GitHub scraping is crucial for various reasons. It allows users to analyze trends, track project popularity, identify contributors, and gain insights into the evolving landscape of software development. Researchers, developers, and data enthusiasts can leverage scraped data for informed decision-making and staying updated on the latest industry developments.
While GitHub allows public access to certain data, it’s essential to adhere to GitHub’s Terms of Service. Scraping public data for personal or educational use is generally acceptable, but respecting the website’s terms and conditions is crucial. Avoid scraping private data without authorization and ensure compliance with relevant laws and policies.
The Crawlbase Crawling API simplifies GitHub scraping by offering features such as seamless website navigation, authentication management, rate limit handling, and IP rotation for enhanced data privacy. It streamlines the scraping process, making it more efficient and allowing users to focus on extracting meaningful data.
Respecting GitHub’s Terms of Service is paramount. Users should implement rate limiting in their scraping scripts to avoid overwhelming GitHub’s servers. Additionally, it’s crucial to differentiate between public and private data, ensuring that private repositories and sensitive information are only accessed with proper authorization.
Q. Is it possible to scrape GitHub repositories and profiles without using the Crawlbase Crawling API and relying solely on Python?

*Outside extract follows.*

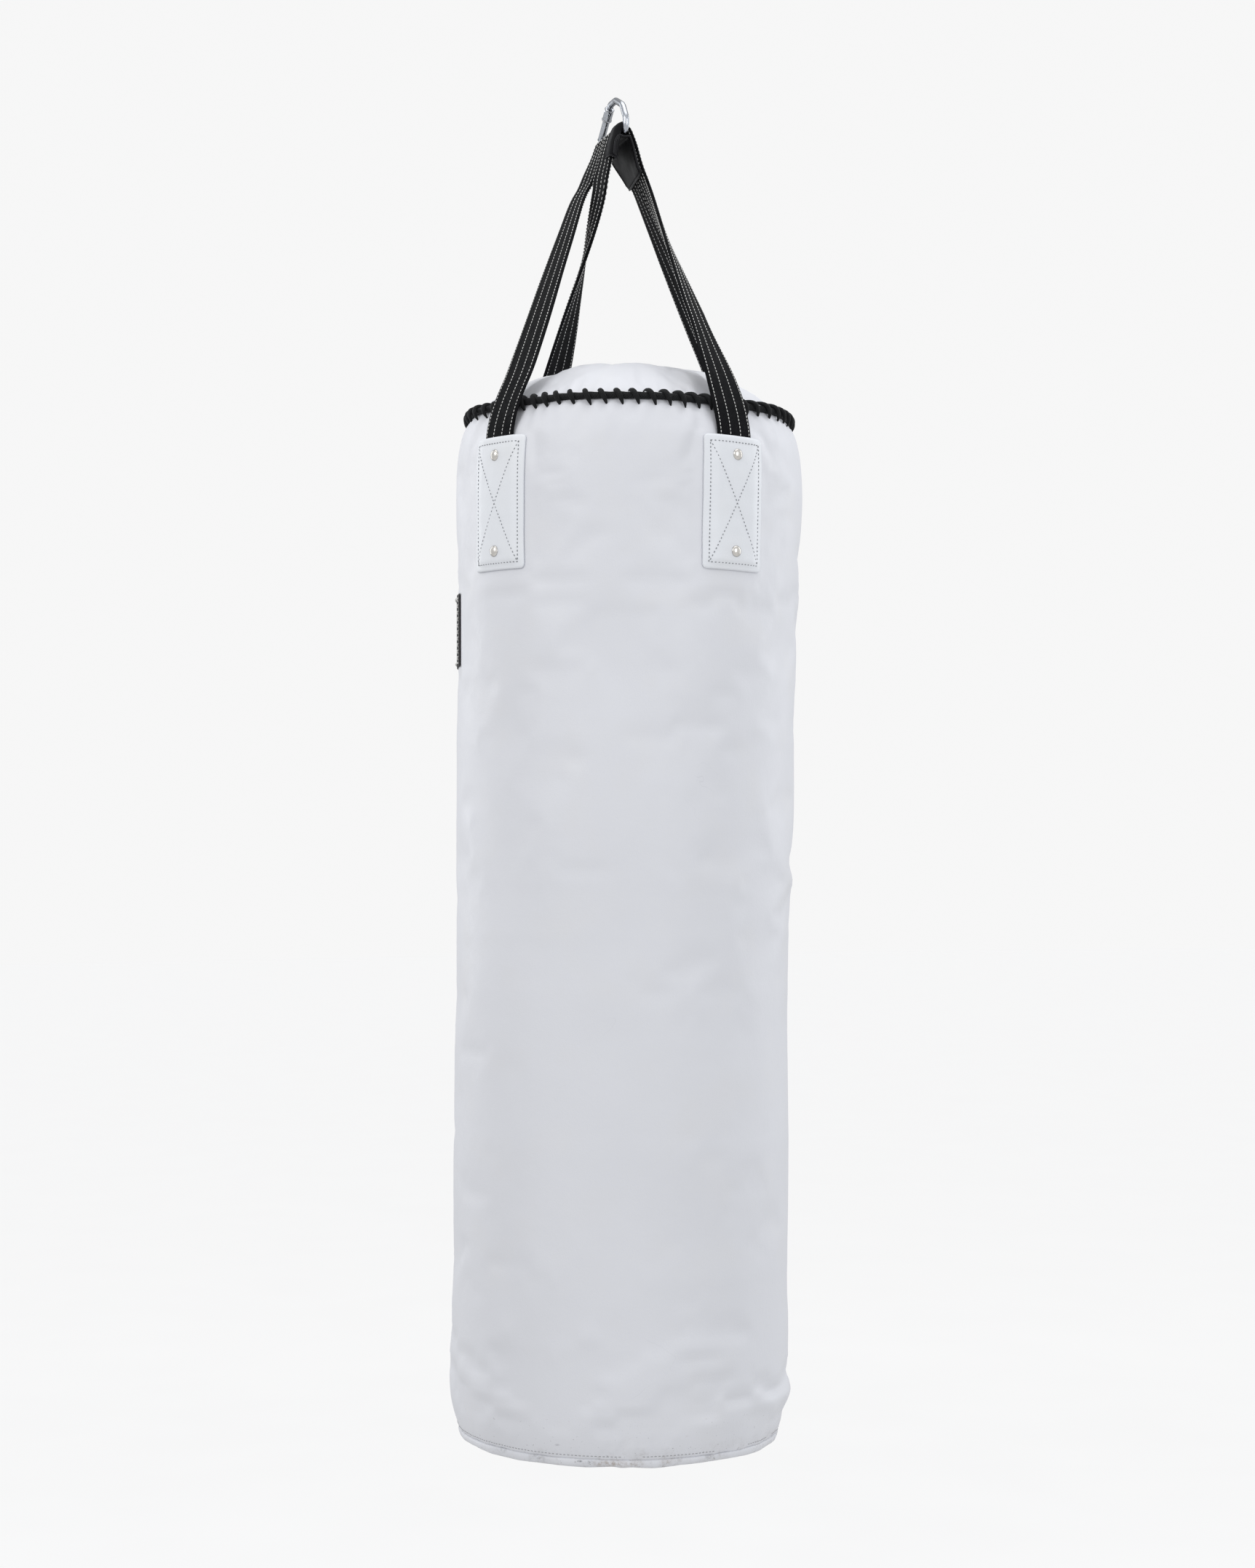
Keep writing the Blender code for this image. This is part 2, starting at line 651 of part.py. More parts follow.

Yes, it’s possible to scrape GitHub using Python alone with libraries like requests and BeautifulSoup. However, it’s crucial to be aware that GitHub imposes rate limits, and excessive requests may lead to IP blocking. To mitigate this risk and ensure a more sustainable scraping experience, leveraging the Crawlbase Crawling API is recommended. The API simplifies the scraping process and incorporates features like intelligent rate limit handling and rotating ip addresses, allowing users to navigate GitHub’s complexities without the risk of being blocked. This ensures a more reliable and efficient scraping workflow.